While solar and wind power are becoming cheaper every year and their production is expanding, they are still a very modest contributor to total numbers, especially in developing economies. The World Energy Council forecasts a fourfold increase in green power production overall by 2020, but even then it will make up less than 9% of all power produced.
And then there is the case of aluminum. Last year, Ford took a revolutionary step, unveiling a new all-aluminum F-150. It gets the highest mileage among gas-powered pickups, offering a 29% increase on its own 2014 model, because its body is 700 pounds lighter.
Other carmakers have been relying on the metal to lighten their vehicles, as well. The Audi A8 has an aluminum body, and so does the Range Rover. Aluminum parts in the Jaguar have reduced its weight by 40%. Aluminum will be used even more extensively in hybrids and electric vehicles, since their electric motors are still less powerful than internal combustion engines. The auto industry already uses almost 20% of global aluminum output, and car production is the main factor in the projected rise in aluminum output from 50 million tons currently to 120 million tons in 2025.
It sounds green until you consider the way aluminum is produced.
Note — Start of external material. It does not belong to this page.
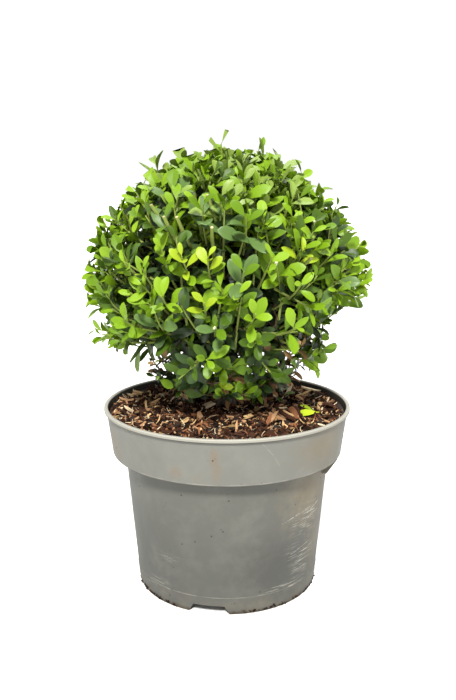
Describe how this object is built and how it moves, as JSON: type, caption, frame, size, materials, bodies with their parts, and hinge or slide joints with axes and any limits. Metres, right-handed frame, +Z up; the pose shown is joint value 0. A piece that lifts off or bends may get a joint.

There is no shortage of bauxite in many parts of the world, but getting it relies on strip-mining techniques and the release of perfluorocarbons, which are environmentally harmful. Plus, almost 3% of the electric power used around the world goes to aluminum smelting plants. If the production of the metal doubles over the next decade, there will be a large number of plants built specifically to provide electricity to smelters. Once again, since they will mostly be built in emerging economies, they are also likely to be powered by burning more coal.
In short, while the shift away from petroleum will continue—causing soft oil markets and lower prices—technology is nowhere near to solving the accumulating environmental problems that go hand-in-hand with economic development.